Anti-causal domain generalization: Leveraging unlabeled data
Sorawit Saengkyongam, Juan L. Gamella, Andrew C. Miller, Jonas Peters, Nicolai Meinshausen, Christina Heinze-Deml
TL;DR
This work tackles domain generalization under an anti-causal regime where the outcome $Y$ drives the observed covariates $X$, allowing unlabeled data from multiple environments to inform how distributions shift. It introduces two regularizers, Mean-based Invariant Regularization (MIR) and Variance-based Invariant Regularization (VIR), which penalize sensitivity to mean and covariance shifts estimated from unlabeled data, establishing worst-case robustness guarantees for linear predictors and extending naturally to nonlinear representations. The authors provide population and plug-in estimators, prove consistency, and demonstrate empirical gains on a controlled Light Tunnel and the VitalDB stroke-volume dataset, especially when labeled environments are scarce. These methods enable robust performance under distribution shifts without requiring outcome labels across many environments, with practical impact in safety-critical settings like healthcare and physics-inspired sensing.
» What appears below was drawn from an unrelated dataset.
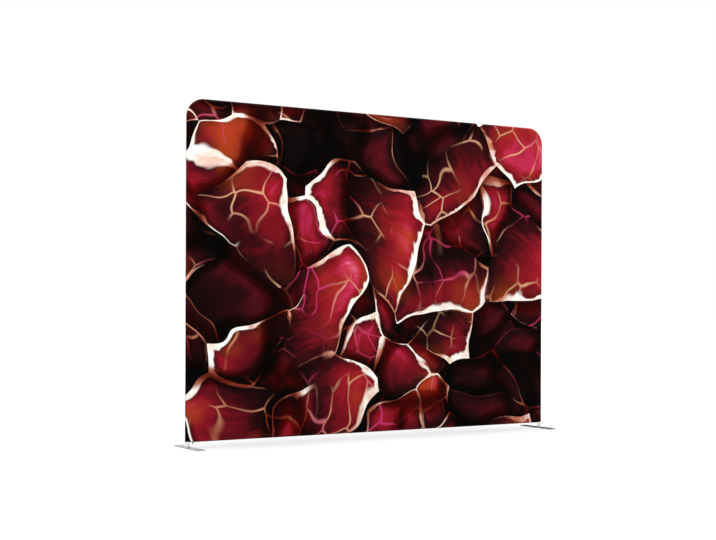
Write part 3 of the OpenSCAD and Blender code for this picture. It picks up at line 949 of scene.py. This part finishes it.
def makeEased(name, node, width, material, body):
    # a copy of a hard piece with its sharp edges eased, as cut, cast and turned metal has
    piece = copyNode(name, node, material)
    editWelded(easing["weld"])
    bpy.ops.mesh.dissolve_limited(angle_limit=easing["flat"])
    bpy.ops.mesh.normals_make_consistent(inside=False)
    bpy.ops.object.mode_set(mode="OBJECT")
    applyModifier(piece, "BEVEL", width=width, segments=easing["segments"], limit_method="ANGLE",
                  angle_limit=easing["sharp"])
    editWelded(easing["weld"])
    bpy.ops.object.mode_set(mode="OBJECT")
    bpy.ops.object.shade_smooth_by_angle(angle=easing["sharp"])
    applyModifier(piece, "WEIGHTED_NORMAL", keep_sharp=True)
    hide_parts(node)
    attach(piece, body)


for side in ("left", "right"):
    foot = side + "_foot"
    makeEased(side + "FootPlate", foot + "_plate", easing["plate"], plateSteel, foot)
    makeEased(side + "FootSpigot", foot + "_spigot", easing["spigot"], turnedSteel, foot)
    makeEased(side + "FootScrew", foot + "_screw", easing["screw"], zinc, foot)
makeEased("zipStops", "zip_stops", easing["zip"], nickel, "frame")
makeEased("zipSlider", "zip_slider", easing["zip"], enamel, "slider")
makeEased("zipPull", "zip_pull", easing["zip"], enamel, "pull")
print("feet, stops, slider and pull made")

# The V springs, which close as their buttons go in: here one piece under each button, kept at rest
springs = {
    "weld": 0.000005,
    "smooth": math.radians(30),
    "press": "press_",              # how the joints that push the buttons in are named
}
joints = frame["record"]["behaviour"]["joints"]
pressJoints = {joint["name"]: joint for joint in joints if joint["name"].startswith(springs["press"])}


def makeSprings():
    # the node's springs, parted; each one is named after the press joint of its nearest button
    copyNode("vSpring", "snap_springs", springSteel)
    editWelded(springs["weld"])
    bpy.ops.mesh.separate(type="LOOSE")
    bpy.ops.object.mode_set(mode="OBJECT")
    parted = list(bpy.context.selected_objects)
    for spring in parted:
        selectOnly(spring)
        bpy.ops.object.shade_smooth_by_angle(angle=springs["smooth"])
        points = [vertex.co.copy() for vertex in spring.data.vertices]
        middle = sum(points, Vector())/len(points)
        gaps = {}
        for name in pressJoints:
            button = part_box("button_" + name.removeprefix(springs["press"]))
            gaps[name] = (sum(button, Vector())/2 - middle).length
        joint = pressJoints[min(gaps, key=gaps.get)]
        spring.name = "spring" + joint["name"].removeprefix(springs["press"]).title().replace("_", "")
        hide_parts("snap_springs")
        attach(spring, "frame")
        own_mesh(spring)
    return len(parted)


print("springs made:", makeSprings())

# The coil: one bent link, repeated along each row
coil = {
    "pitch": 0.0022,
    "wire": 0.00043,
    "crown": 0.00055,               # how far a link reaches past the middle line
    "lean": 0.45,                   # how far a link leans along the row, as a share of the pitch
    "crownRise": 0.55,
    "openShare": 0.28,              # what is left of a row's width once the zip is open
    "route": [(-1.0, -0.5, -1.0), (-0.35, -0.5, -1.0), (0.0, -0.35, -1.0),
              (0.0, 0.35, 1.0), (-0.35, 0.5, 1.0), (-1.0, 0.5, 1.0)],
}


def makeCoil(name, node, facing, phase):
    low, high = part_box(node)
    outer = max(abs(low.y), abs(high.y)) - coil["wire"]
    middle = (low.z + high.z)/2
    rise = (high.z - low.z)/2 - coil["wire"]
    line = bpy.data.curves.new(name, "CURVE")
    line.dimensions = "3D"
    line.bevel_depth = coil["wire"]
    line.bevel_resolution = 1
    line.use_fill_caps = True
    route = line.splines.new("POLY")
    route.points.add(len(coil["route"]) - 1)
    start = low.x + coil["pitch"]*(0.5 + phase)
    for point, (out, lean, up) in zip(route.points, coil["route"]):
        reach = -coil["crown"] - out*(outer + coil["crown"])
        upShare = coil["crownRise"] if out == 0 else 1.0
        point.co = (start + lean*coil["pitch"]*coil["lean"], facing*reach, middle + up*rise*upShare, 1)
    selectOnly(addPiece(name, line))
    bpy.ops.object.convert(target="MESH")
    piece = bpy.context.object
    bpy.ops.object.mode_set(mode="EDIT")
    bpy.ops.mesh.select_all(action="SELECT")
    bpy.ops.mesh.normals_make_consistent(inside=False)
    bpy.ops.object.mode_set(mode="OBJECT")
    links = int((high.x - low.x)/coil["pitch"] - 0.5)
    applyModifier(piece, "ARRAY", use_relative_offset=False, use_constant_offset=True,
                  constant_offset_displace=(coil["pitch"], 0, 0), count=links)
    bpy.ops.object.shade_smooth()
    piece.data.materials.append(nylon)
    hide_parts(node)
    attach(piece, "frame")
    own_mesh(piece)


makeCoil("coilFront", "zip_teeth_front", -1, 0.0)
makeCoil("coilBack", "zip_teeth_back", 1, 0.5)
print("zip coil made")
The framework supports extensions to alternative losses and nonlinear models via representation learning, broadening applicability to high-dimensional, unstructured data.
Abstract
The problem of domain generalization concerns learning predictive models that are robust to distribution shifts when deployed in new, previously unseen environments. Existing methods typically require labeled data from multiple training environments, limiting their applicability when labeled data are scarce. In this work, we study domain generalization in an anti-causal setting, where the outcome causes the observed covariates. Under this structure, environment perturbations that affect the covariates do not propagate to the outcome, which motivates regularizing the model's sensitivity to these perturbations. Crucially, estimating these perturbation directions does not require labels, enabling us to leverage unlabeled data from multiple environments. We propose two methods that penalize the model's sensitivity to variations in the mean and covariance of the covariates across environments, respectively, and prove that these methods have worst-case optimality guarantees under certain classes of environments. Finally, we demonstrate the empirical performance of our approach on a controlled physical system and a physiological signal dataset.